I am very proud of my mom. When Occupy Wichita got started, she was there; marching on the streets of downtown Wichita, Kansas. I really respect the fact that she was not afraid to get out early and raise her voice about the economic inequality and injustice that is rampant in our nation. Despite the fact that the Occupation was labeled a “youth movement” early on, my sixty-plus mom had the courage to take a stand with the Millenial riff-raff.
My mom is a very practical woman. She understands how people operate, what their needs are, and how to empower them. So, when she wrote me recently with advice about my blog, I took her seriously. She pointed out that in my calls for engagement on the part of the Church, I had not been very specific. I had not given details about practical ways that folks could get involved with the Occupy Movement. She was concerned that, without details, most folks would assume that the only way to be involved was to camp out, which most of us are not in a position to do.
This made a lot of sense. There are millions of people who support the Occupy Movement. According to a recent survey by CNN, thirty-six percent of Americans “agree with the overall positions of Occupy Wall Street, while nineteen percent say they disagree.” Thirty-six percent! That means roughly one hundred million Americans support the movement. Yet, those who are actively involved in occupations nationwide number merely in the tens of thousands. Why such a great gap between sentiment and action?

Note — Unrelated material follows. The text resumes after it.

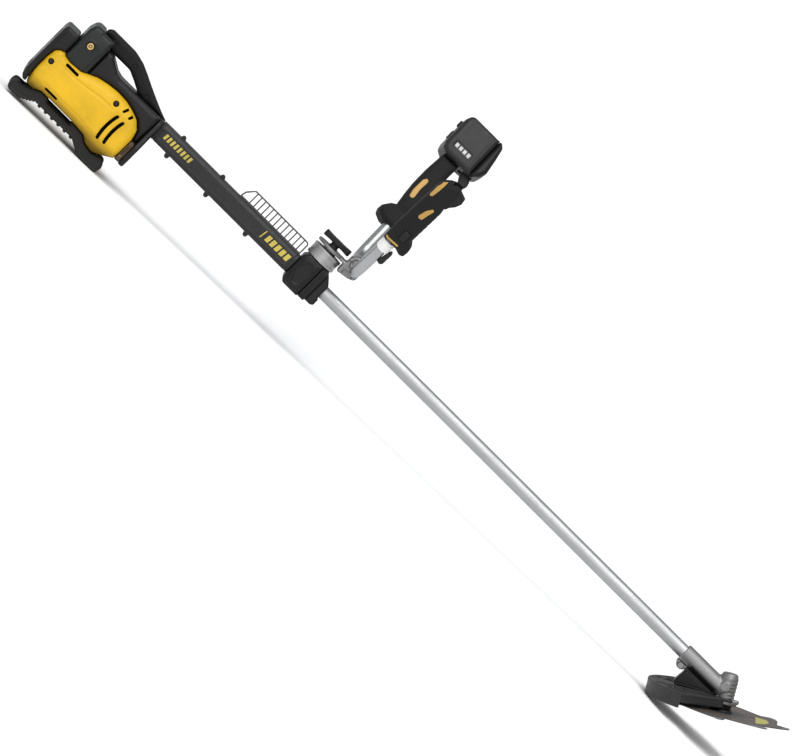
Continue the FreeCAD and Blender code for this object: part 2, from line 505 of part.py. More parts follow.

Mom must be right. Most of us cannot take off work to camp out full time; and many of us simply are not comfortable making such a public stand. However, that does not mean that the more than hundred million Americans who support us have to stay on the sidelines. There are many ways to get involved. Let me mention a few possibilities:
  • If you have your money in a major bank (Bank of America, Wells Fargo, Citibank, etc.), you could consider moving your funds to a local bank or credit union. When you do this, you could also write a letter, explaining why you are closing your account.
  • If you have financial resources, you could make a donation to your local occupation, either in money or equipment. Right now, many occupations are gearing up for winter. Contact occupiers in your area to learn about specific needs.
  • Come and participate in a General Assembly meeting. Learn the process and take part in the decision-making of the group.
  • Join in a march or action that is organized by your local occupation. Many of these happen on weekends or after working hours.
  • After you get a chance to visit an occupation, share with your family, friends and faith community about what you have seen. Dare to be openly supportive of the movement.

In these, and many other ways, each of us can become a part of the call for change that is rising around the world. The Occupation is not limited to those who are camping; nor is it restricted to the young, the politically progressive, or any other sub-group that we have constructed in recent decades. The Occupy Movement is open to everyone who sees that we are called to live out of faith instead of fear; generosity rather than greed; principle, not politics.
Young and old, employed and jobless, right and left – we can find a better way together. With the gifts that you have, with the resources at your disposal, with the faith of your heart – join us!